The PMK, he said, was compiling information on anti-social activities in the Dalit outfit. According to him, while the Dravidian parties were highly skeptical in drafting the VCK into alliances in the late 1990s, it was the PMK that persuaded them to take them in the fold. “We hoped to reform them but we now understand it was not possible. By and by, the parties that are sharing platform with Thirumavalavan will also understand this,” he remarked
Ramadoss has been preachy in the past too—he’s against alcohol and his son, former health minister, Anbumani Ramadoss, is best known for going after Superstar Rajnikanth for smoking on screen! In fact, Ramadoss was arrested on December 17 for his attempt to lock down TASMAC shops as part of a series of demonstrations aimed at total prohibition in the state. His son, Anbumani, addressing partymen in Villupuram, said, “The average minimum age of liquor consumption has come down in Tamil Nadu as even school-going students have started to consume alcohol now,” Incidentally, Tamil Nadu earned Rs 18,000 crores as liquor revenue during the financial year ending March 31.
The river of discord
The last year was a repeat of the last several decades when politicians in Tamil Nadu and Karnataka milk the river of discord—Cauvery—for political leverage while farmers continue to suffer. This year farmers in Tamil Nadu have an added worry. Apart from not getting enough water from the Cauvery, this year’s north-east monsoon, which set in on October 19, is on the verge of being the worst since 2003. Chennai got more wind than rain from Cyclone Nilam which came calling on October 31, and since then has got very little rain. “By the end of October, the city got 60 per cent more rain than usual. However, by November, we were 50 per cent deficient. Since December, the state as a whole received hardly any rain,” said Y E A Raj, deputy director general of India Meteorological Department.

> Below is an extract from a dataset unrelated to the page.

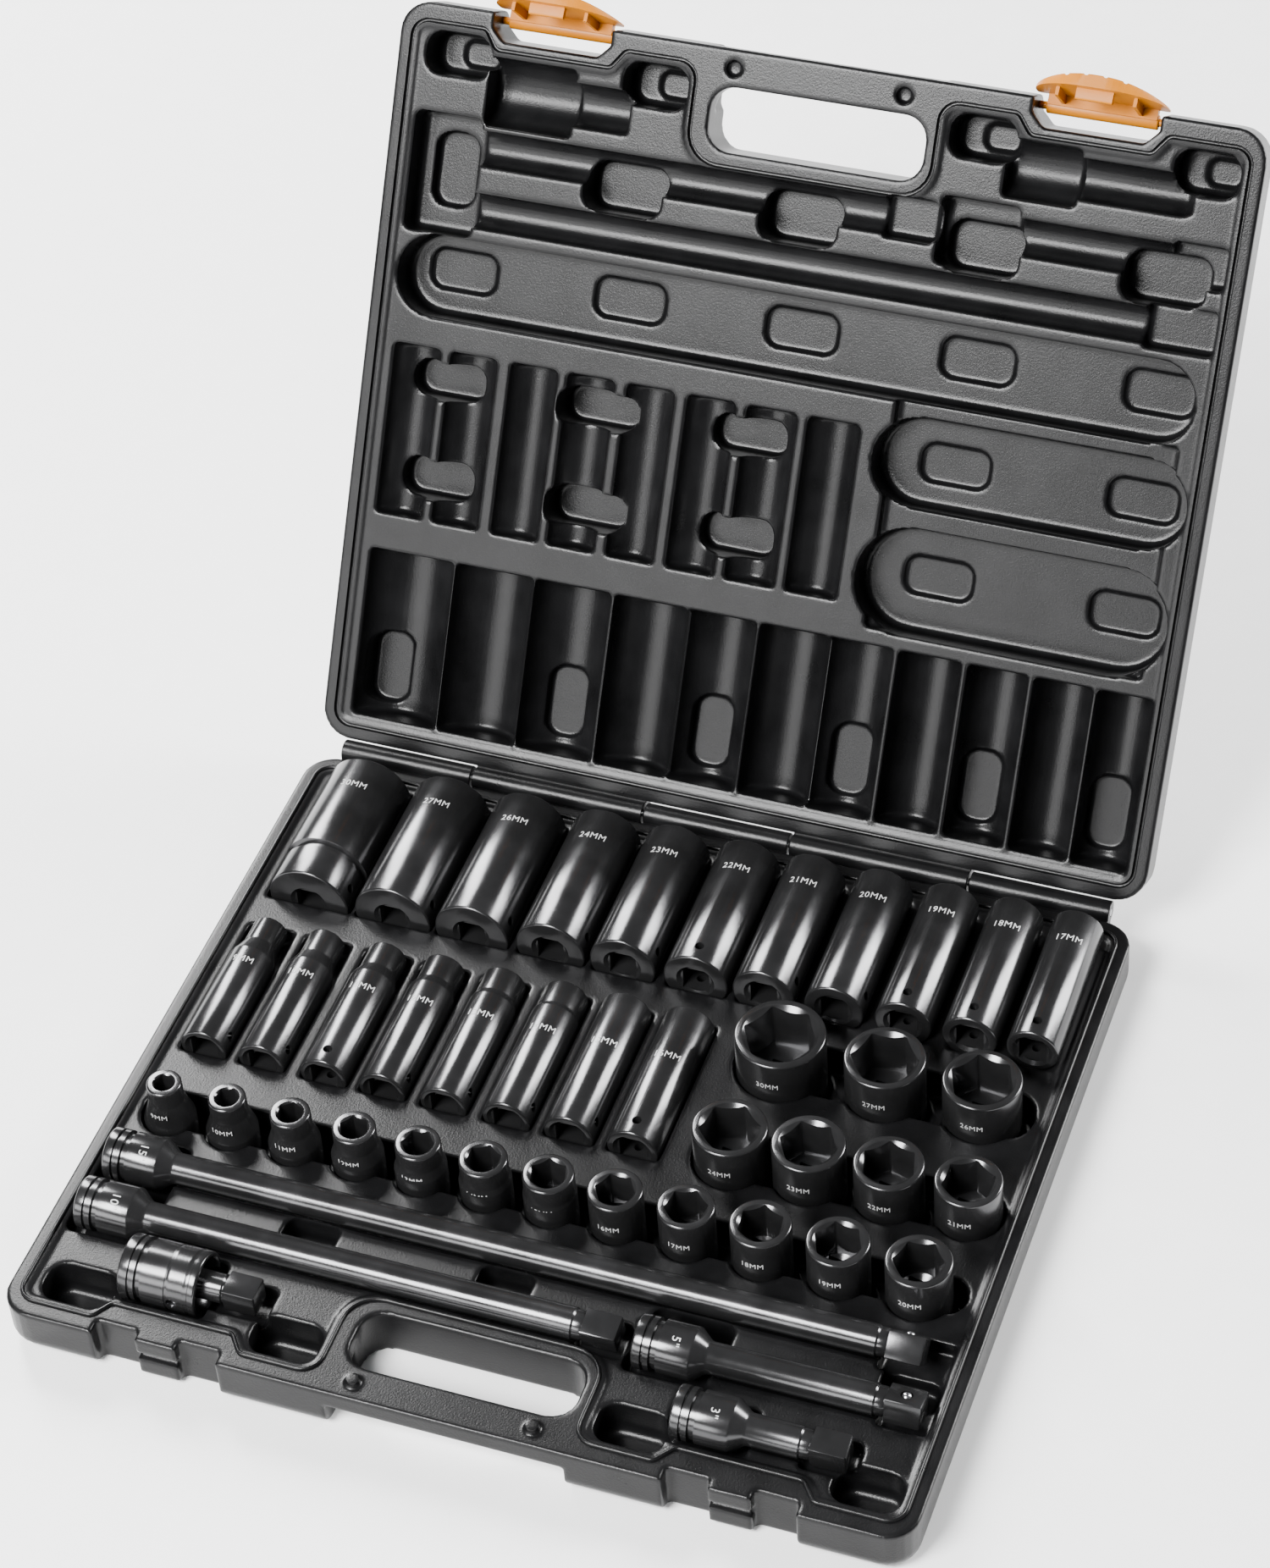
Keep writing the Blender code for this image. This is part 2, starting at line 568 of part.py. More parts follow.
def build_socket(name, size, length, nose, drive, location, turn, twist):
    """Impact socket standing on its drive end: hex at the top, square below."""
    lip = 0.9
    neck = length - (10.0 if length < 50 else 14.0)
    cone = neck - 3.0 * (drive - nose) if drive > nose else neck
    profile = [(0, length), (nose - lip, length), (nose, length - lip)]
    if drive > nose:
        profile += [(nose, neck), (drive, max(cone, 12.0))]
    elif nose > drive:
        profile += [(nose, 22.0), (nose - 1.6, 21.4), (nose - 1.6, 19.6), (drive, 19.0)]
    profile += [(drive, lip), (drive - lip, 0), (0, 0)]
    socket = place(name, turned(name, profile), location, turn)
    add_screw(socket)
    depth = hex_depth(length, size)
    six = rod(size / 2 + 0.1, length - depth, length + 2, 6, turn=twist, outside=True)
    four = rod(DRIVE / 2 + 0.1, -2, length - depth + 1, 4, turn=twist + 45, outside=True)
    for label, mesh in (("hex", six), ("square", four)):
        cutter = place(name + "_" + label, mesh, location, turn, cutter=True)
        cut(socket, cutter)
    finish(socket, "steel")
    return socket


def build_sockets():
    x0, y0, z0 = MID_X, MID_Y, HALF_H
    for index, (size, x, y, r, z) in enumerate(lying_sockets()):
        table = ROW_A + ROW_B
        nose, drive = table[index][2:]
        build_socket("deep_socket_%02dmm" % size, size, DEEP_L, nose, drive,
                     (x - x0, y - y0, z + z0), (-90, 0, 0), 0.0)
    for index, (size, x, y, nose, drive) in enumerate(UPRIGHT):
        build_socket("shallow_socket_%02dmm" % size, size, SHALLOW_L, nose, drive,
                     (x - x0, y - y0, SOCKET_TOP - SHALLOW_L + z0), (0, 0, 0),
                     (7.0 * index) % 60)


def drive_tip(name, half, a, b, location, turn, roll):
    """Square drive end, added to a turned bar."""
    mesh = rod(half * math.sqrt(2), a, b, 4, turn=45 + roll)
    return place(name, mesh, location, turn, cutter=True)


def build_bar(label, x, y, length, roll):
    name = "extension_" + label
    location = (x - MID_X, y - MID_Y, BAR_Z + HALF_H)
    turn = (0, 90, 0)
    end = length - TIP_L
    profile = [(0, end + 0.5), (5.6, end + 0.5), (SHAFT_R, end - 2.5), (SHAFT_R, HEAD_L + 2),
               (HEAD_R, HEAD_L - 3), (HEAD_R, 11.5), (HEAD_R - 1.0, 11.0),
               (HEAD_R - 1.0, 8.5), (HEAD_R, 8.0), (HEAD_R, 1.2), (HEAD_R - 1.2, 0), (0, 0)]
    bar = place(name, turned(name, profile), location, turn)
    add_screw(bar)
    cut(bar, drive_tip(name + "_tip", DRIVE / 2 - 0.1, end - 2, length, location, turn, roll),
        "UNION")
    socket = rod(DRIVE / 2 + 0.1, -2, 17, 4, turn=45 + roll, outside=True)
    cut(bar, place(name + "_square", socket, location, turn, cutter=True))
    side = roll + 90
    seat = rod(BALL_HOLE_R, 1.2, 12, 6, outside=True)
    aim = (Matrix.Translation((0, 0, (length - 8) * MM))
           @ Matrix.Rotation(math.radians(side), 4, "Z") @ Matrix.Rotation(math.pi / 2, 4, "Y"))
    seat.transform(aim)
    cut(bar, place(name + "_ball_seat", seat, location, turn, cutter=True))
    finish(bar, "steel")
    bm = bmesh.new()
    bmesh.ops.create_uvsphere(bm, u_segments=8, v_segments=6, radius=BALL_R * MM)
    mesh = bpy.data.meshes.new("ball")
    bm.to_mesh(mesh)
    bm.free()
    out = DRIVE / 2 - 0.1 + BALL_OUT - BALL_R
    mesh.transform(aim @ Matrix.Translation((0, 0, out * MM)))
    ball = place("detent_ball_" + label, mesh, location, turn)
    finish(ball, "bright")


def build_universal():
    """Impact universal joint: cup housing, ball-ended drive, cross pin, retaining ring."""
    location = (UJ_X - MID_X, UJ_Y - MID_Y, BAR_Z + HALF_H)
    turn = (0, 90, 0)
    r = UJ_R
    profile = [(0, UJ_L), (r - 1, UJ_L), (r, UJ_L - 1), (r, 33.0), (r - 1.4, 32.6),
               (r - 1.4, 29.6), (r, 29.2), (r, 11.0), (r - 1, 10.6), (r - 1, 8.4),
               (r, 8.0), (r, 1.2), (r - 1.2, 0), (0, 0)]
    cup = place("universal_housing", turned("universal_housing", profile), location, turn)
    add_screw(cup)
    socket = rod(DRIVE / 2 + 0.1, -2, 17, 4, turn=45, outside=True)
    cut(cup, place("universal_square", socket, location, turn, cutter=True))
    hollow = [(0, UJ_L + 1), (13.2, UJ_L + 1), (UJ_CUP_R, UJ_PIVOT + 3)]
    hollow += [(UJ_CUP_R * math.cos(math.radians(a)),
                UJ_PIVOT + UJ_CUP_R * math.sin(math.radians(a))) for a in range(0, -61, -20)]
    hollow += [(0, UJ_PIVOT - UJ_CUP_R * 0.98)]
    bowl = place("universal_bowl", turned("bowl", hollow), location, turn, cutter=True)
    add_screw(bowl)
    cut(cup, bowl)
    hole = rod(UJ_PIN_HOLE_R, -20, 20, 10, "Y", (0, UJ_PIVOT), outside=True)
    cut(cup, place("universal_pin_hole", hole, location, turn, cutter=True))
    finish(cup, "steel")
    pivot_at = (UJ_X + UJ_PIVOT - MID_X, UJ_Y - MID_Y, BAR_Z + HALF_H)
    tip = UJ_END_X - UJ_X - UJ_PIVOT
    ball = [(0, tip - 14), (6.0, tip - 14), (6.6, tip - 16.0), (6.6, 7.0)]
    ball += [(UJ_BALL_R * math.cos(math.radians(a)), UJ_BALL_R * math.sin(math.radians(a)))
             for a in (40, 15, -15, -40)]
    ball += [(0, -UJ_BALL_R * 0.97)]
    drive = place("universal_drive", turned("universal_drive", ball), pivot_at, turn)
    add_screw(drive)
    cut(drive, drive_tip("universal_tip", DRIVE / 2 - 0.1, tip - 16, tip, pivot_at, turn, 0),
        "UNION")
    eye = rod(UJ_PIN_R + 0.3, -20, 20, 10, "Y", (0, 0), outside=True)
    cut(drive, place("universal_eye", eye, pivot_at, turn, cutter=True))
    finish(drive, "steel")
    pin = place("universal_pin", rod(UJ_PIN_R, -(r - 2.4), r - 2.4, 10, "Y"), pivot_at, turn)
    finish(pin, "bright")


def main():
    build_base()
    hinge = bpy.data.objects.new("lid_hinge", None)
    PARTS.objects.link(hinge)
    hinge.location = (0, (HINGE_Y - MID_Y) * MM, HALF_H * MM)
    hinge.rotation_euler = (math.radians(-OPEN_DEG), 0, 0)
    build_lid(hinge)
    for side, mid in zip(("left", "right"), LATCH_MID_X):
        build_latch(side, mid, hinge)
    build_pins()
    build_sockets()
    for bar in BARS:
        build_bar(*bar)
    build_universal()
    bpy.context.view_layer.update()


main()
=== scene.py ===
# %% [markdown]
# # A socket wrench set in its moulded carry case
#
# The case is two blow-moulded halves on a long hinge. The base holds the tools and the
# lid, which stands open, has a matching pocket over every tool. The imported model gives
# the true sizes and the moving bodies, and each cell below builds one family of pieces
# on that frame: first the case, then the latches, the sockets and the drive tools.

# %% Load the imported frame
import json
import math

import bmesh
import bpy
from mathutils import Matrix, Vector


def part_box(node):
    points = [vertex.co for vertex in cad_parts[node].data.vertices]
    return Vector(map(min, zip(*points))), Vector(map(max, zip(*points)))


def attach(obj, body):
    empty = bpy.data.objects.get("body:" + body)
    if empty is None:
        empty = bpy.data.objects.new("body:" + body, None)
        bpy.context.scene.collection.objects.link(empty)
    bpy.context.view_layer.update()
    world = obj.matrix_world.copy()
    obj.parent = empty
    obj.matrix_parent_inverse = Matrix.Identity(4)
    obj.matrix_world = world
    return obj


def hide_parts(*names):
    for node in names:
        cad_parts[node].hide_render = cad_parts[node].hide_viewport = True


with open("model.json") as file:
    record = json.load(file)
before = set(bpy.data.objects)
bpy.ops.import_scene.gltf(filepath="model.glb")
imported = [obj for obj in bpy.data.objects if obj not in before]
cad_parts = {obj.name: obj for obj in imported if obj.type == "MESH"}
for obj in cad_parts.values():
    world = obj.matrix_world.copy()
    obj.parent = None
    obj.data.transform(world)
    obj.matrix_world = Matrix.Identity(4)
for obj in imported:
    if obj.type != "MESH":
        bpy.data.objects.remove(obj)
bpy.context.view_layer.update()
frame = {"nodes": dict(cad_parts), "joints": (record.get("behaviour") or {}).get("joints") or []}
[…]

With a bad monsoon, the delta regions of Nagapattinam has got 15 per cent less rain, Tanjore faces a shortfall of 16 per cent and Thiruvarur about 1 per cent. No Cauvery, no rain. Expect fire and brimstone from politicians next year, particularly with Karnataka going to the polls.
Clouded by tragedy
This year the much-looked forward to Margazhi music season that brings music and dance aficionados from all over the was clouded by tragedy, after Carnatic singer Nityashree Mahadevan’s husband committed suicide hours before she was all set to give a performance. The music world continues to be in shock over the suicide that police claim was an offshoot of Mahadevan’s depression for which he was being treated. It began well enough with Jayalalitha, herself a Bharata Natyam dancer, inaugurating it. “You can count on me for my help and support”, she said at the inauguration of the 86th Annual Conference and Concerts of the famous Music Academy here on December 15. “The December season of Chennai has all the features that qualifies it to become a season of World Music and Dance festival. I suggest that you may please sit together and plan for a December Global Arts Festival at Chennai,” she said.
Million dollar question
Again this year, the million-dollar question came up. Why can’t Rajnikanth and Kamal Hassan act in a film together. Decades ago, Rajnikanth—whose hoardings came up all over Chennai to wish him on his birthday which fell on a special day (12-12-12)—had debuted in Apoorva Raagangal in which Kamal Hassan was the hero. Kamal gave his stock answer for the nth time: “Working with Rajinikanth is a costly question. If both of us starred together, there would be no money to make the film! If we have a lot of money, maybe then we can star in a film together.”
Rajni has kept his counsel on this question always. He answered with silence this time too. In fact, silence was his companion this year apart from a bit of shooting for his daughter Soundarya’s long-in-the-making film. Her father’s illness last year is only one of the reasons it has got delayed.